Object data in JSON:

- - - - -

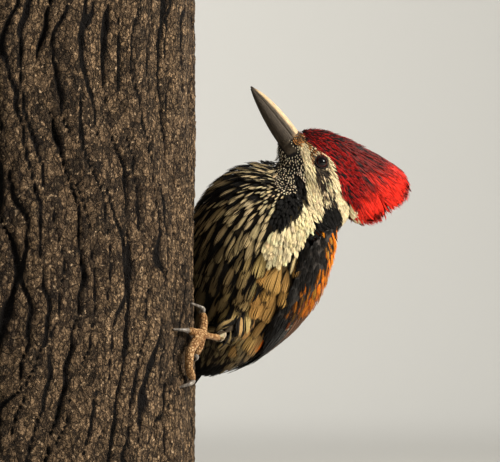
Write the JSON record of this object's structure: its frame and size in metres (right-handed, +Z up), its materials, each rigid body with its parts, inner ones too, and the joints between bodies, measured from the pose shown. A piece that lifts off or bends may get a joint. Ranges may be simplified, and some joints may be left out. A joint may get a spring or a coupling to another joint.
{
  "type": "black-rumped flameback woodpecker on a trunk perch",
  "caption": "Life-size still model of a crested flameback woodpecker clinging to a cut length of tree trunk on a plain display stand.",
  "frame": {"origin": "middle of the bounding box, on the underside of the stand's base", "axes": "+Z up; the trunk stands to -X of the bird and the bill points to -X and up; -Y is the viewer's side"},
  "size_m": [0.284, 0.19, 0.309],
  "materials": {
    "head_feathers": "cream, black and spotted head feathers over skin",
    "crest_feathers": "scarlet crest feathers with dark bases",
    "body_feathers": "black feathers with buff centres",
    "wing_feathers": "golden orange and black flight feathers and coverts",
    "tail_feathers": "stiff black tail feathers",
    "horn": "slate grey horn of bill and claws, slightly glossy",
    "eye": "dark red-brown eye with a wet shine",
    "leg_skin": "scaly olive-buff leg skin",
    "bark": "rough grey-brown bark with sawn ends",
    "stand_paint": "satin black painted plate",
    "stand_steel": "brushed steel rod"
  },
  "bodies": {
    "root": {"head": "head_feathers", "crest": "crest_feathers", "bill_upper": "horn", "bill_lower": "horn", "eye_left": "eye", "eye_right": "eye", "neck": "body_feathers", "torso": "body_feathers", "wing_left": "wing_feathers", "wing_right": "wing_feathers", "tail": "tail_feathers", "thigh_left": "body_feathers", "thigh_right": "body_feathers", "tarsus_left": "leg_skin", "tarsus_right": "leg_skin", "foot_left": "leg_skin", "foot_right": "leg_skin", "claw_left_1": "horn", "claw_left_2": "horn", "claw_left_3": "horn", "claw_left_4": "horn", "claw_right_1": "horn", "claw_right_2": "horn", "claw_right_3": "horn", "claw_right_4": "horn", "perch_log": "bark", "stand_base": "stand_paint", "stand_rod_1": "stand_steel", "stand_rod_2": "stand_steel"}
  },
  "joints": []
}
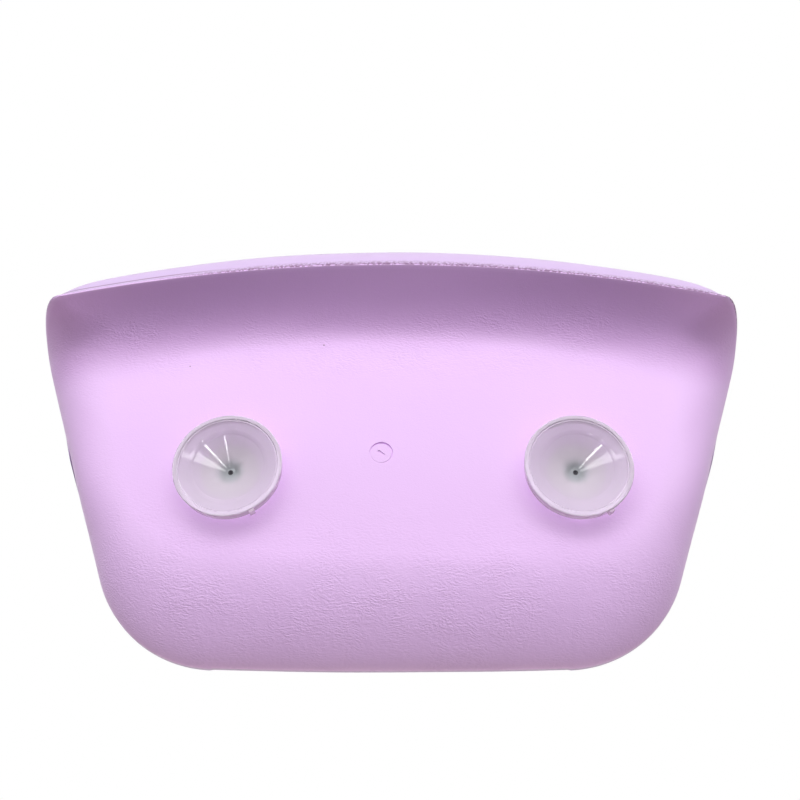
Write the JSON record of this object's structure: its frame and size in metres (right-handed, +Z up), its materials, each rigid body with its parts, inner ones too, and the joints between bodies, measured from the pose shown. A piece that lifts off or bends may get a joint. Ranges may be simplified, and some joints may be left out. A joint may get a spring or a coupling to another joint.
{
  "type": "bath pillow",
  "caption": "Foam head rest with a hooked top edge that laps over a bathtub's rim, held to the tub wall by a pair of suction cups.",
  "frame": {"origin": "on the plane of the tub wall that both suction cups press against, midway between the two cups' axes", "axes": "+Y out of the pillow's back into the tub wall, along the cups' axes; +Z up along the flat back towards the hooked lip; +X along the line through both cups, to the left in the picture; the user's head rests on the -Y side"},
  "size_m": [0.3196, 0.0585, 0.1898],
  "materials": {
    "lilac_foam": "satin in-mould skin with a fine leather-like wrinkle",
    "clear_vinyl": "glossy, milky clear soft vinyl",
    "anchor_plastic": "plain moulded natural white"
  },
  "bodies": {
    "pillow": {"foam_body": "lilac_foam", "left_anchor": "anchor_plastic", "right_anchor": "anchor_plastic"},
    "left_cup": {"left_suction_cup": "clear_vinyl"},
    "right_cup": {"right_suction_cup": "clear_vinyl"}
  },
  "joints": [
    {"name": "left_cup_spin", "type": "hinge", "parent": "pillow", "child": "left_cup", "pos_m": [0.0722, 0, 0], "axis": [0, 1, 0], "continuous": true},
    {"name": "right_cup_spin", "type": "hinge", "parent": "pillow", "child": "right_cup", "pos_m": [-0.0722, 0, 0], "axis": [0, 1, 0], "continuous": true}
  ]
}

- - - - -

YOUR INSTRUCTIONS>
Using the data above, output each line exactly.

EXERCISE ANSWER>
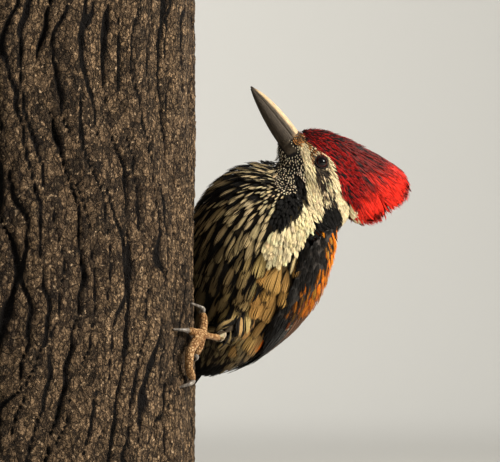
Write the JSON record of this object's structure: its frame and size in metres (right-handed, +Z up), its materials, each rigid body with its parts, inner ones too, and the joints between bodies, measured from the pose shown. A piece that lifts off or bends may get a joint. Ranges may be simplified, and some joints may be left out. A joint may get a spring or a coupling to another joint.
{
  "type": "black-rumped flameback woodpecker on a trunk perch",
  "caption": "Life-size still model of a crested flameback woodpecker clinging to a cut length of tree trunk on a plain display stand.",
  "frame": {"origin": "middle of the bounding box, on the underside of the stand's base", "axes": "+Z up; the trunk stands to -X of the bird and the bill points to -X and up; -Y is the viewer's side"},
  "size_m": [0.284, 0.19, 0.309],
  "materials": {
    "head_feathers": "cream, black and spotted head feathers over skin",
    "crest_feathers": "scarlet crest feathers with dark bases",
    "body_feathers": "black feathers with buff centres",
    "wing_feathers": "golden orange and black flight feathers and coverts",
    "tail_feathers": "stiff black tail feathers",
    "horn": "slate grey horn of bill and claws, slightly glossy",
    "eye": "dark red-brown eye with a wet shine",
    "leg_skin": "scaly olive-buff leg skin",
    "bark": "rough grey-brown bark with sawn ends",
    "stand_paint": "satin black painted plate",
    "stand_steel": "brushed steel rod"
  },
  "bodies": {
    "root": {"head": "head_feathers", "crest": "crest_feathers", "bill_upper": "horn", "bill_lower": "horn", "eye_left": "eye", "eye_right": "eye", "neck": "body_feathers", "torso": "body_feathers", "wing_left": "wing_feathers", "wing_right": "wing_feathers", "tail": "tail_feathers", "thigh_left": "body_feathers", "thigh_right": "body_feathers", "tarsus_left": "leg_skin", "tarsus_right": "leg_skin", "foot_left": "leg_skin", "foot_right": "leg_skin", "claw_left_1": "horn", "claw_left_2": "horn", "claw_left_3": "horn", "claw_left_4": "horn", "claw_right_1": "horn", "claw_right_2": "horn", "claw_right_3": "horn", "claw_right_4": "horn", "perch_log": "bark", "stand_base": "stand_paint", "stand_rod_1": "stand_steel", "stand_rod_2": "stand_steel"}
  },
  "joints": []
}
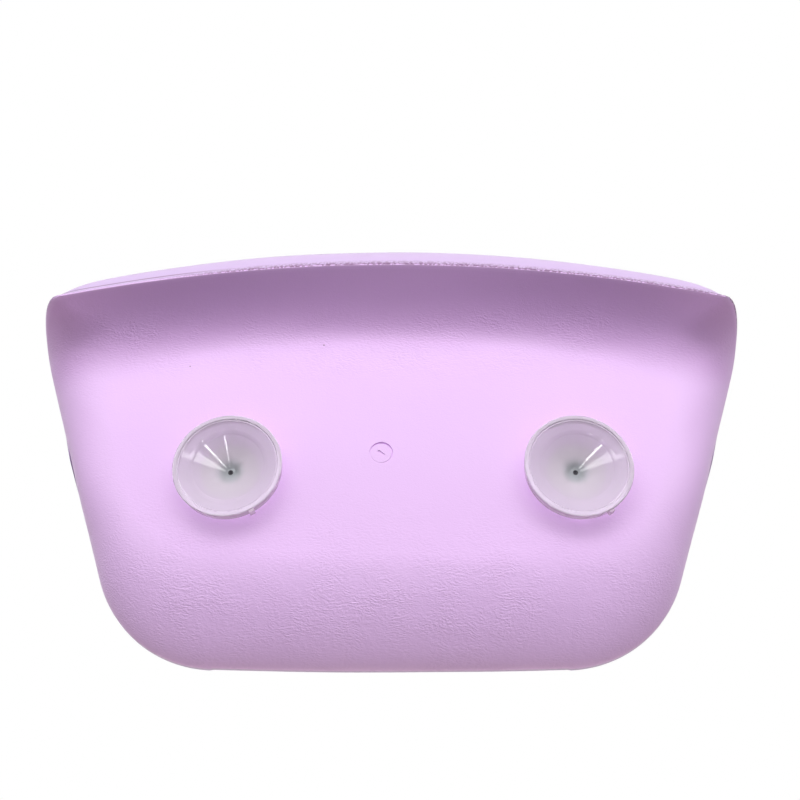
Write the JSON record of this object's structure: its frame and size in metres (right-handed, +Z up), its materials, each rigid body with its parts, inner ones too, and the joints between bodies, measured from the pose shown. A piece that lifts off or bends may get a joint. Ranges may be simplified, and some joints may be left out. A joint may get a spring or a coupling to another joint.
{
  "type": "bath pillow",
  "caption": "Foam head rest with a hooked top edge that laps over a bathtub's rim, held to the tub wall by a pair of suction cups.",
  "frame": {"origin": "on the plane of the tub wall that both suction cups press against, midway between the two cups' axes", "axes": "+Y out of the pillow's back into the tub wall, along the cups' axes; +Z up along the flat back towards the hooked lip; +X along the line through both cups, to the left in the picture; the user's head rests on the -Y side"},
  "size_m": [0.3196, 0.0585, 0.1898],
  "materials": {
    "lilac_foam": "satin in-mould skin with a fine leather-like wrinkle",
    "clear_vinyl": "glossy, milky clear soft vinyl",
    "anchor_plastic": "plain moulded natural white"
  },
  "bodies": {
    "pillow": {"foam_body": "lilac_foam", "left_anchor": "anchor_plastic", "right_anchor": "anchor_plastic"},
    "left_cup": {"left_suction_cup": "clear_vinyl"},
    "right_cup": {"right_suction_cup": "clear_vinyl"}
  },
  "joints": [
    {"name": "left_cup_spin", "type": "hinge", "parent": "pillow", "child": "left_cup", "pos_m": [0.0722, 0, 0], "axis": [0, 1, 0], "continuous": true},
    {"name": "right_cup_spin", "type": "hinge", "parent": "pillow", "child": "right_cup", "pos_m": [-0.0722, 0, 0], "axis": [0, 1, 0], "continuous": true}
  ]
}